I am having trouble figuring out the horizontal tangents for this problem y^2=x^3+3x^2. I know that one of the horizontal tangents is (-2,2), but I cannot seem to find the other one.
$\displaystyle \frac{d}{dx}(y^2) = \frac{d}{dx}(x^3 + 3x^2)$
$\displaystyle 2y\,\frac{dy}{dx} = 3x^2 + 6x$
$\displaystyle \frac{dy}{dx} = \frac{1}{2y}(3x^2 + 6x)$
$\displaystyle \frac{dy}{dx} = \frac{3x^2 + 6x}{2\sqrt{x^3 + 3x^2}}$
To find the horizontal tangents, let $\displaystyle \frac{dy}{dx} = 0$.

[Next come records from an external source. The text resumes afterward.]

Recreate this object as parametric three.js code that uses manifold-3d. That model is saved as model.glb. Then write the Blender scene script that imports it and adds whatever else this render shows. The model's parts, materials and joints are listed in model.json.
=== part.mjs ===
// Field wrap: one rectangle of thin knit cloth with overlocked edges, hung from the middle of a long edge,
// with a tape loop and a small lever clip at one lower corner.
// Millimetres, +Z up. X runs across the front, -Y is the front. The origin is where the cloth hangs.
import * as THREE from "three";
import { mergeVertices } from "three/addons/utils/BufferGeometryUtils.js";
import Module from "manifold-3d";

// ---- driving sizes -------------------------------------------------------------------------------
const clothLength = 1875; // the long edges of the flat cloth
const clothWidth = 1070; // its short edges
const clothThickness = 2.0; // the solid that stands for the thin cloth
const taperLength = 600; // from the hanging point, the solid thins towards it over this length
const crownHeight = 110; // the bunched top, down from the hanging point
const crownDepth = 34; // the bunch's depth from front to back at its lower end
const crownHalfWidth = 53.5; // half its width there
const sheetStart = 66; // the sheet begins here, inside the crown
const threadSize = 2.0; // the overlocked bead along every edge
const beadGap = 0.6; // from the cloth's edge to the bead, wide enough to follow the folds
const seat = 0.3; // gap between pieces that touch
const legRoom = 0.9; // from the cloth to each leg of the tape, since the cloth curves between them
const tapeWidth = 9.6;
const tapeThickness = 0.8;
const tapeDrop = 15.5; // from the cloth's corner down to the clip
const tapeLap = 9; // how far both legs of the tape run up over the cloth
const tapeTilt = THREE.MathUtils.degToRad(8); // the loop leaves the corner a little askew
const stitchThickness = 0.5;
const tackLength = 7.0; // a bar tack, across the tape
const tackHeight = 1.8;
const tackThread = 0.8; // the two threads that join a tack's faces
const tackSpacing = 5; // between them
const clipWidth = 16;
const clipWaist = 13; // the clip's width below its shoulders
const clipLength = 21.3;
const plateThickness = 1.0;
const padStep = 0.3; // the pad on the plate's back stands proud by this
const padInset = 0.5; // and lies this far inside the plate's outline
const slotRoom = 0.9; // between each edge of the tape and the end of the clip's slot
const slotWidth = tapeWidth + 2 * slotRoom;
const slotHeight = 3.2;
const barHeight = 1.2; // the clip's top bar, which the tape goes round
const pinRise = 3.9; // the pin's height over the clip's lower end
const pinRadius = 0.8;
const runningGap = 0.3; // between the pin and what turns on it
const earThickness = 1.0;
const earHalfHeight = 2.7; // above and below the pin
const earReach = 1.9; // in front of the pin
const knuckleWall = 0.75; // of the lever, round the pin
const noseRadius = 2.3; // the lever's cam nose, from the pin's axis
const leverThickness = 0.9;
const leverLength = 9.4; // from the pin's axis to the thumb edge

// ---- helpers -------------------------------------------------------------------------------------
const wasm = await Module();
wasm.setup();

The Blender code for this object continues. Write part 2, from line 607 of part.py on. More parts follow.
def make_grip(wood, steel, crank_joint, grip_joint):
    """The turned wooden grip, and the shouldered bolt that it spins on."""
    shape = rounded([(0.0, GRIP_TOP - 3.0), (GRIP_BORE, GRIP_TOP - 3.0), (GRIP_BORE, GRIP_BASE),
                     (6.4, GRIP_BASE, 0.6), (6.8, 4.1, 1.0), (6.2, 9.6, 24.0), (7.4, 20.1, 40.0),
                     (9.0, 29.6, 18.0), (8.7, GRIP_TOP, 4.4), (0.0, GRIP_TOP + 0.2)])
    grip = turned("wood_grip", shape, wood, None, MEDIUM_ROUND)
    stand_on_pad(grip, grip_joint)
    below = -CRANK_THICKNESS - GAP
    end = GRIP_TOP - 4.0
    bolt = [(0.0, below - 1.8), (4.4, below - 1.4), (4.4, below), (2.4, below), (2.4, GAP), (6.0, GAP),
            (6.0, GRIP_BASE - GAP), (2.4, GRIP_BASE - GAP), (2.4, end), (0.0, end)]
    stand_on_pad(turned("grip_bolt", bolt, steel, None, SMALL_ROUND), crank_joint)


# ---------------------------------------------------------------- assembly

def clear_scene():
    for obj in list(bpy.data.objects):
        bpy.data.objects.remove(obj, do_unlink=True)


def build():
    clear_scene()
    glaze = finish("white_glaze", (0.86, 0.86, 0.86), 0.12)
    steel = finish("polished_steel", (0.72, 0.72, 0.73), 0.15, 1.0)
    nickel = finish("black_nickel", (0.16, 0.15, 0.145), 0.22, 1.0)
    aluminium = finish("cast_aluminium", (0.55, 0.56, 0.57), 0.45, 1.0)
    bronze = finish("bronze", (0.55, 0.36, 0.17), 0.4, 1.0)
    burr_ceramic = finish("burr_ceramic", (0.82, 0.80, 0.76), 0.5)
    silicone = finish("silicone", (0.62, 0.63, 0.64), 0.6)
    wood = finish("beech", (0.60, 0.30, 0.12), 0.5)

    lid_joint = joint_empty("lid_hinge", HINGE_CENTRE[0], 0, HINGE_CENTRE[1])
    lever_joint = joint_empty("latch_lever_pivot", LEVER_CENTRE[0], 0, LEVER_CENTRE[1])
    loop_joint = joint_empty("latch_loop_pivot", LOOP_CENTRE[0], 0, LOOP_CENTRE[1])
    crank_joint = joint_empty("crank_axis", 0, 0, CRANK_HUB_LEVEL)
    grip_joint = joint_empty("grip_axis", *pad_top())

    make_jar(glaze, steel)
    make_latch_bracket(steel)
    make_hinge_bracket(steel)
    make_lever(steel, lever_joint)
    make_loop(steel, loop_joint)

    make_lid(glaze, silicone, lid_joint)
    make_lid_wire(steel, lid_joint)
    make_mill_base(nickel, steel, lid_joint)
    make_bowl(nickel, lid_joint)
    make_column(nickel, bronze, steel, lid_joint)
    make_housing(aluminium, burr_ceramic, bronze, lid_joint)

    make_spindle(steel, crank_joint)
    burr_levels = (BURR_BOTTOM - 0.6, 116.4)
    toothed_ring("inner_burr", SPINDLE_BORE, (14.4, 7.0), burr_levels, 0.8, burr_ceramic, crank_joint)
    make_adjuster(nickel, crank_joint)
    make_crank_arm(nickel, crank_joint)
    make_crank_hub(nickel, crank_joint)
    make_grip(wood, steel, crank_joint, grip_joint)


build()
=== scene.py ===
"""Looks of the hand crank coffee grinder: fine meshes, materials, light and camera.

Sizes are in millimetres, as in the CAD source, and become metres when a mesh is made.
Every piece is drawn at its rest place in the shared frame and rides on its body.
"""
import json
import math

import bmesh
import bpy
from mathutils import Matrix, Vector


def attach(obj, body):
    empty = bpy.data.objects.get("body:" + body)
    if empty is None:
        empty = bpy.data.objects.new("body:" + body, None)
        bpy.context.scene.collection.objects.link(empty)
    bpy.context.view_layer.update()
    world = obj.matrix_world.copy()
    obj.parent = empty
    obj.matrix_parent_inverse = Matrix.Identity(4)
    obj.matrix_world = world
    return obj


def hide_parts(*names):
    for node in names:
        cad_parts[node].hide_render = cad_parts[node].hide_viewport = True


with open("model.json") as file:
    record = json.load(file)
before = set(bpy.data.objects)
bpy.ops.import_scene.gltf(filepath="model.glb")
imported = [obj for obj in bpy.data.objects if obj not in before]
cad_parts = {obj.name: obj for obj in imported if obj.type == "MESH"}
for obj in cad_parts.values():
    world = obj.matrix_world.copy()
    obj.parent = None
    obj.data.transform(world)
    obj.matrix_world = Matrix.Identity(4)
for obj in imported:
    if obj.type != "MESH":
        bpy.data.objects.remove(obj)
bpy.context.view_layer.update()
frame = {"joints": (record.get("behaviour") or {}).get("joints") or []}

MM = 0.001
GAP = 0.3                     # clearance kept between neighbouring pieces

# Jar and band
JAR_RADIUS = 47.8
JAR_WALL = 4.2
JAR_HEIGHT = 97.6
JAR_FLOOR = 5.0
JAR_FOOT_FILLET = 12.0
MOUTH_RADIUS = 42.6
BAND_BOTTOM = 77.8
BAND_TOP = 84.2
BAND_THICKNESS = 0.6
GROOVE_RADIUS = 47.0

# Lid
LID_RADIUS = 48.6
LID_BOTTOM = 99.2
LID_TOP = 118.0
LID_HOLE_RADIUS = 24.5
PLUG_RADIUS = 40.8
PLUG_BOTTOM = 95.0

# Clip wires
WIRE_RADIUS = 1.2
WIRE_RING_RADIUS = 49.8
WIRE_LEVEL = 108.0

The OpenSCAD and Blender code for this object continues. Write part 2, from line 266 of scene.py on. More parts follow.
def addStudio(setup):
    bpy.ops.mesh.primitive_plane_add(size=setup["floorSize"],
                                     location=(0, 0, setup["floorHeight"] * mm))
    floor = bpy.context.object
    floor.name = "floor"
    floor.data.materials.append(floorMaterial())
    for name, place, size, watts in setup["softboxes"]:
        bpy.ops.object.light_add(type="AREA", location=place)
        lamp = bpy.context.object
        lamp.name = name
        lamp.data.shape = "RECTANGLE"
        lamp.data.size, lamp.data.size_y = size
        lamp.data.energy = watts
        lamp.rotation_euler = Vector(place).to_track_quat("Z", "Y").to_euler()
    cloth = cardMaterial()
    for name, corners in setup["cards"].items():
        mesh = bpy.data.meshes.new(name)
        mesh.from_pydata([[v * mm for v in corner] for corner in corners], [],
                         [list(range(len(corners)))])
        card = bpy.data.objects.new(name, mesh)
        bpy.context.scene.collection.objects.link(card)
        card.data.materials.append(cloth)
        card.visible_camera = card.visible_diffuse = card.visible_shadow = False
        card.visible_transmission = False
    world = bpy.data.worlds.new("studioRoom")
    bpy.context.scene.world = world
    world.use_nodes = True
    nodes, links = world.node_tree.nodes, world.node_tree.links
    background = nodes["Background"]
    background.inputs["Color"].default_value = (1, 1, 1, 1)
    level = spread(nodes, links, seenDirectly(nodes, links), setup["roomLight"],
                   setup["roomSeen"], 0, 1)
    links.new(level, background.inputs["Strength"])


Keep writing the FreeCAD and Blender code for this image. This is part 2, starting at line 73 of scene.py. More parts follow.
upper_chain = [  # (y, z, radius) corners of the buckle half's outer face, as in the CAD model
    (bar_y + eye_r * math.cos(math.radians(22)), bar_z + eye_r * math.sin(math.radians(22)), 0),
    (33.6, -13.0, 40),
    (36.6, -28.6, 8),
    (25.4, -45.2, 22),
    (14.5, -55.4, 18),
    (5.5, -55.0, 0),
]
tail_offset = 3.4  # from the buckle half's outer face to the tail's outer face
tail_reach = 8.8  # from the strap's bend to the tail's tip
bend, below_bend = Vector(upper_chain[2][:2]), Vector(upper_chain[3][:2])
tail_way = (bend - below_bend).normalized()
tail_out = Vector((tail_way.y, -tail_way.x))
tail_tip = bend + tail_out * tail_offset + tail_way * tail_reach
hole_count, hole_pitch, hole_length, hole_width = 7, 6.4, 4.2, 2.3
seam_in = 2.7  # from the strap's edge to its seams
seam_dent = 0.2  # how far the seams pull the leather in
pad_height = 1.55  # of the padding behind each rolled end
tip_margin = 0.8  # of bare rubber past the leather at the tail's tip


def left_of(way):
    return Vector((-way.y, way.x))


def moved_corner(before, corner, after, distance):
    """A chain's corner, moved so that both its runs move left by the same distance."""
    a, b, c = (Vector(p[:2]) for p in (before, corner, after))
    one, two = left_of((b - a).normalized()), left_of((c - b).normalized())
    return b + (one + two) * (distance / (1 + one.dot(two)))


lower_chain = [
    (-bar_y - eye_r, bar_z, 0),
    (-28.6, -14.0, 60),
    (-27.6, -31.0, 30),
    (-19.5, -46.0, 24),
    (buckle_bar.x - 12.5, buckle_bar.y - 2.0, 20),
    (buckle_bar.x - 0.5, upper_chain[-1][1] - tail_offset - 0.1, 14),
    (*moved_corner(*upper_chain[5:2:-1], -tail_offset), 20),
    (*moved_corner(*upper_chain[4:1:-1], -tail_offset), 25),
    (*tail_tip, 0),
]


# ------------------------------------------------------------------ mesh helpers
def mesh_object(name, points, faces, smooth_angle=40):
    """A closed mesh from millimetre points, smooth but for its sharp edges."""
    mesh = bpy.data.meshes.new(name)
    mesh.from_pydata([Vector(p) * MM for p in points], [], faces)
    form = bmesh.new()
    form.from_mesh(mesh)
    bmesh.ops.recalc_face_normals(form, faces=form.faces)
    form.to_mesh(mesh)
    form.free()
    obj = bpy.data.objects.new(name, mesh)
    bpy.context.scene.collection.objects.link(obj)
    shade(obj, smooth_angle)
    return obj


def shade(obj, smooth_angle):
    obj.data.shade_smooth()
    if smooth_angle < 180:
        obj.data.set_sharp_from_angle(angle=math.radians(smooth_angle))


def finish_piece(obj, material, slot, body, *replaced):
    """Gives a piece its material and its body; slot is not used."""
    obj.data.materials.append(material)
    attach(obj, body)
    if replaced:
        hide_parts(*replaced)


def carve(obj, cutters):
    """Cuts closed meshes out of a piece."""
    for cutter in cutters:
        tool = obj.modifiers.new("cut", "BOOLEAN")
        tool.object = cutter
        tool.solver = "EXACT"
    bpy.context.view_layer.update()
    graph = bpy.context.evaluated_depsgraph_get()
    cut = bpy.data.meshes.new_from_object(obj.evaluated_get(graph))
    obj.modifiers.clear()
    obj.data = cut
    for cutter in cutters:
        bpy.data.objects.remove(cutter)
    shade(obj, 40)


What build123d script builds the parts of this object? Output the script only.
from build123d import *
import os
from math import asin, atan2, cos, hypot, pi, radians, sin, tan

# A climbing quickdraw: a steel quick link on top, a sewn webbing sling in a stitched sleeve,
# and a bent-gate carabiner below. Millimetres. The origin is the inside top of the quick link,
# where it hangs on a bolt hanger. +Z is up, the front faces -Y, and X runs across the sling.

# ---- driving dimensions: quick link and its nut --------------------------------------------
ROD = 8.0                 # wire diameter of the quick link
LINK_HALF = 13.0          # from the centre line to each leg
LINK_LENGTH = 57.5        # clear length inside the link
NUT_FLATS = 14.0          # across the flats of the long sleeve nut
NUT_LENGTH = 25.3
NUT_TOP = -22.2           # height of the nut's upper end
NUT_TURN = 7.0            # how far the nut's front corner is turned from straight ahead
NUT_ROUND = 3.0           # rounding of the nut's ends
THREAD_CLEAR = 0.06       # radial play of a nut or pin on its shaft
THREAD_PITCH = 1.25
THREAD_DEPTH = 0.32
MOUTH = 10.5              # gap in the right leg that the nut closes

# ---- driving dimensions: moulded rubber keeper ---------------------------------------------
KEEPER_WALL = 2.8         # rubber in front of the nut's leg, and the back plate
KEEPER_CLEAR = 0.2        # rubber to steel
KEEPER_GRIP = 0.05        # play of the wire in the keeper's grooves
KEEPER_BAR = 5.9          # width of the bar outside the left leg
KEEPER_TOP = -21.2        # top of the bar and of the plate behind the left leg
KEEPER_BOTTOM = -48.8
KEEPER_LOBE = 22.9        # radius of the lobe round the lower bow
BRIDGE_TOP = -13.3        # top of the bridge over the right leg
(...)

$\displaystyle 0 = \frac{3x^2 + 6x}{2\sqrt{x^3 + 3x^2}}$
Note that the denominator can not be 0, i.e. $\displaystyle x \neq 0$ and $\displaystyle x \neq -3$
So $\displaystyle 3x^2 + 6x = 0$
$\displaystyle 3x(x + 2) = 0$
$\displaystyle x = 0$ or $\displaystyle x = -2$.
Since $\displaystyle x \neq 0$, let $\displaystyle x = -2$ and solve for $\displaystyle y$.